## DATA SHOWN:
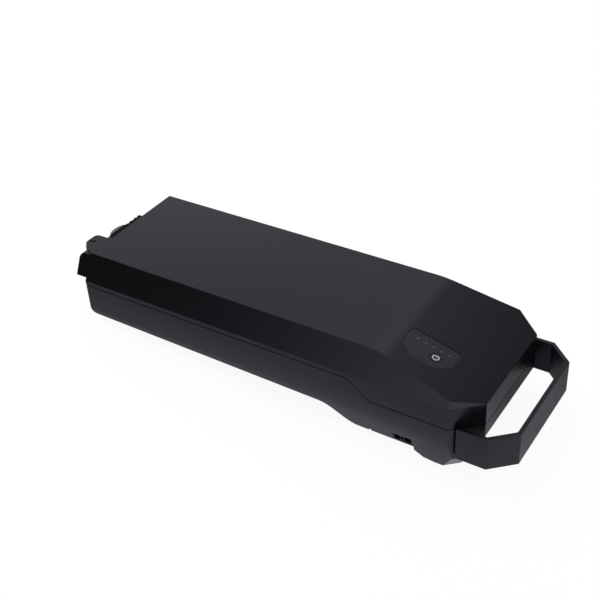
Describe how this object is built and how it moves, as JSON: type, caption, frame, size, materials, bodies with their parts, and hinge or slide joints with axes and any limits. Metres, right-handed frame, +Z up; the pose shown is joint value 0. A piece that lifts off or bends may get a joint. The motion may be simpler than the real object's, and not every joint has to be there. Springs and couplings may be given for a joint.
{
  "type": "rear rack e-bike battery",
  "caption": "Black rear rack battery for an electric bicycle: two-shell case with a sloping tail, band handle, front coupling, charge indicator and round cells inside.",
  "frame": {"origin": "under the middle of the whole length and width, at the height of the rear feet", "axes": "+X towards the carry handle, +Z up through the deck, +Y to the side away from the latch pocket; the deck is level"},
  "size_m": [0.3986, 0.128, 0.082],
  "materials": {
    "shell": "satin moulded black plastic, fine grain",
    "trim": "satin moulded black plastic",
    "rail": "low friction black plastic",
    "seal": "matt black elastomer",
    "fastener": "zinc plated steel",
    "overlay": "matt printed polycarbonate film",
    "diffuser": "milky light guide",
    "component": "black moulding compound",
    "switch_can": "stamped switch can",
    "circuit_board": "green solder mask on glass fibre board",
    "lamp": "lamp body",
    "contact": "plated brass",
    "strike": "brushed steel",
    "cell": "shrink sleeve over a metal can",
    "holder": "black moulded plastic",
    "nickel": "nickel strip",
    "sheet": "insulating sheet",
    "foam": "closed cell foam",
    "heatsink": "extruded aluminium",
    "capacitor": "sleeved aluminium can",
    "fuse": "blue blade fuse",
    "lead_red": "silicone insulated wire",
    "lead_black": "silicone insulated wire",
    "ribbon": "flat ribbon of insulated wires"
  },
  "bodies": {
    "pack": {"top_cover": "shell", "lower_case": "shell", "seam_gasket": "seal", "case_screws": "fastener", "carry_handle": "shell", "handle_screws": "fastener", "slide_rails": "rail", "rail_screws": "fastener", "indicator_overlay": "overlay", "light_guide": "diffuser", "switch_housing": "switch_can", "indicator_board": "circuit_board", "indicator_lamps": "lamp", "indicator_screws": "fastener", "front_coupling": "shell", "coupling_screws": "fastener", "contact_block": "component", "contact_blades": "contact", "plug_hood": "trim", "latch_insert": "trim", "latch_strike": "strike", "strike_screw": "fastener", "battery_cells": "cell", "cell_holders": "holder", "nickel_strips": "nickel", "insulation_sheets": "sheet", "top_foam": "foam", "bottom_foam": "foam", "front_foam": "foam", "bms_board": "circuit_board", "bms_transistors": "component", "bms_heatsink": "heatsink", "bms_capacitors": "capacitor", "bms_screws": "fastener", "main_fuse": "fuse", "positive_lead": "lead_red", "negative_lead": "lead_black", "balance_ribbon": "ribbon", "signal_lead": "ribbon"},
    "button": {"power_button": "overlay", "switch_plunger": "component"}
  },
  "joints": [
    {"name": "power_button_press", "type": "slide", "parent": "pack", "child": "button", "axis": [-0.2621, 0, -0.965], "range_m": [0, 0.0006], "stiffness_N_per_m": 2500}
  ]
}
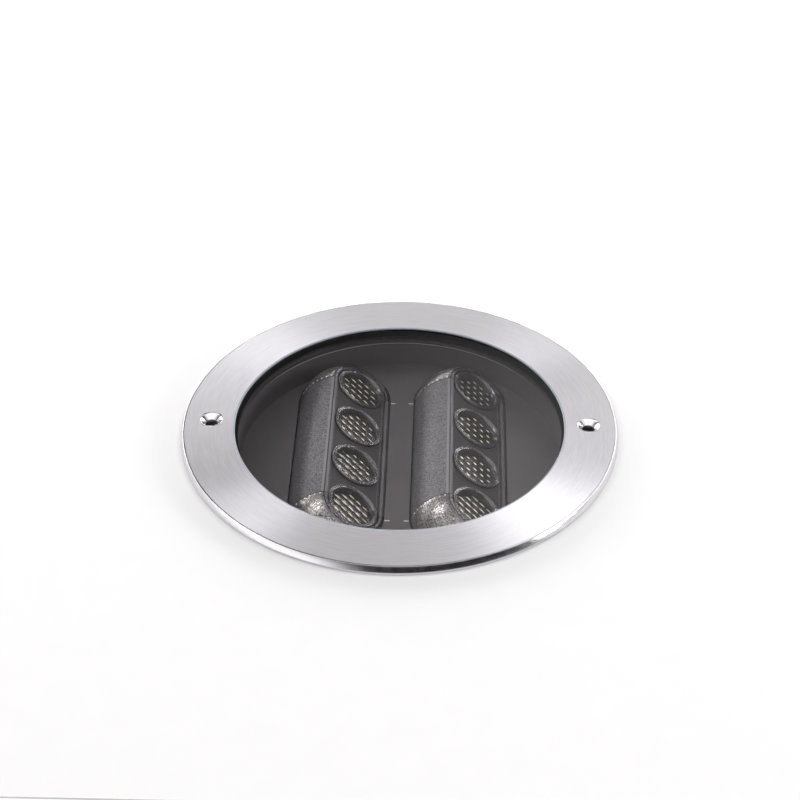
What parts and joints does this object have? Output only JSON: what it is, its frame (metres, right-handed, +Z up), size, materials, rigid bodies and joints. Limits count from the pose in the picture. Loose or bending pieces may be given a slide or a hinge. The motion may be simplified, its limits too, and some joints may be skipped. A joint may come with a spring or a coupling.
{
  "type": "in ground well light",
  "caption": "Round recessed ground light: steel trim ring, flat glass, painted cup with two tilting capsule light pods, finned housing with driver chamber and cable gland.",
  "frame": {"origin": "centre of the trim ring's underside, in the plane of the finished ground", "axes": "+Z up out of the ground, +Y to the rear along the pods, +X to the right, toward which both pods lean at rest"},
  "size_m": [0.21, 0.21, 0.108],
  "materials": {
    "stainless": "circular brushed, with a polished bevel",
    "zinc_steel": "zinc plated",
    "foam_tape": "matt closed cell foam",
    "clear_glass": "clear toughened",
    "black_silicone": "matt",
    "cast_aluminium": "shot blasted casting",
    "dark_paint": "smooth matt powder coat",
    "housing_paint": "fine textured powder coat",
    "tray_aluminium": "mill finish sheet",
    "bracket_steel": "zinc plated sheet",
    "brass": "plain turned",
    "nylon": "natural",
    "white_plastic": "fine spark texture",
    "lead_plastic": "wire insulation",
    "black_plastic": "moulded nylon",
    "pod_paint": "sparkling fine textured powder coat",
    "plate_paint": "smooth matt paint",
    "bezel_gloss": "gloss",
    "lens_clear": "clear moulding with small lens cells",
    "board_aluminium": "white solder mask",
    "led_phosphor": "silicone dome over phosphor"
  },
  "bodies": {
    "fixed_body": {"trim_ring": "stainless", "trim_screws": "zinc_steel", "glass_tape": "foam_tape", "cover_glass": "clear_glass", "glass_seal": "black_silicone", "frame_ring": "cast_aluminium", "frame_gasket": "black_silicone", "frame_screws": "zinc_steel", "baffle_cup": "dark_paint", "housing": "housing_paint", "box_gasket": "black_silicone", "driver_box": "housing_paint", "box_screws": "zinc_steel", "cooling_fins": "housing_paint", "gear_tray": "tray_aluminium", "tray_screws": "zinc_steel", "tray_grommets": "black_silicone", "earth_screw": "brass", "front_bracket": "bracket_steel", "rear_bracket": "bracket_steel", "bracket_screws": "zinc_steel", "pivot_bushes": "nylon", "driver_case": "white_plastic", "driver_screws": "zinc_steel", "terminal_block": "white_plastic", "terminal_screws": "brass", "driver_leads": "lead_plastic", "gland_body": "black_plastic", "gland_washer": "black_silicone", "gland_lock_nut": "brass", "gland_insert": "black_silicone", "gland_dome_nut": "black_plastic", "vent_body": "black_plastic", "vent_nut": "brass", "bottom_seal": "black_silicone", "bottom_cover": "housing_paint", "bottom_screws": "zinc_steel"},
    "left_pod": {"left_barrel": "pod_paint", "left_front_cap": "pod_paint", "left_rear_cap": "pod_paint", "left_cap_screws": "zinc_steel", "left_lens_plate": "plate_paint", "left_bezels": "bezel_gloss", "left_lenses": "lens_clear", "left_led_board": "board_aluminium", "left_leds": "led_phosphor", "left_pivot_pins": "zinc_steel", "left_lock_screw": "zinc_steel", "left_lead_grommet": "black_silicone"},
    "right_pod": {"right_barrel": "pod_paint", "right_front_cap": "pod_paint", "right_rear_cap": "pod_paint", "right_cap_screws": "zinc_steel", "right_lens_plate": "plate_paint", "right_bezels": "bezel_gloss", "right_lenses": "lens_clear", "right_led_board": "board_aluminium", "right_leds": "led_phosphor", "right_pivot_pins": "zinc_steel", "right_lock_screw": "zinc_steel", "right_lead_grommet": "black_silicone"}
  },
  "joints": [
    {"name": "left_pod_tilt", "type": "hinge", "parent": "fixed_body", "child": "left_pod", "pos_m": [-0.029, 0, -0.0284], "axis": [0, 1, 0], "range_deg": [-60, 0]},
    {"name": "right_pod_tilt", "type": "hinge", "parent": "fixed_body", "child": "right_pod", "pos_m": [0.029, 0, -0.0284], "axis": [0, 1, 0], "range_deg": [-60, 0]}
  ]
}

## AIM:
Identify each line containing the string "from" and copy it out.

## SOLVED PROBLEM:
  "frame": {"origin": "under the middle of the whole length and width, at the height of the rear feet", "axes": "+X towards the carry handle, +Z up through the deck, +Y to the side away from the latch pocket; the deck is level"},
What parts and joints does this object have? Output only JSON: what it is, its frame (metres, right-handed, +Z up), size, materials, rigid bodies and joints. Limits count from the pose in the picture. Loose or bending pieces may be given a slide or a hinge. The motion may be simplified, its limits too, and some joints may be skipped. A joint may come with a spring or a coupling.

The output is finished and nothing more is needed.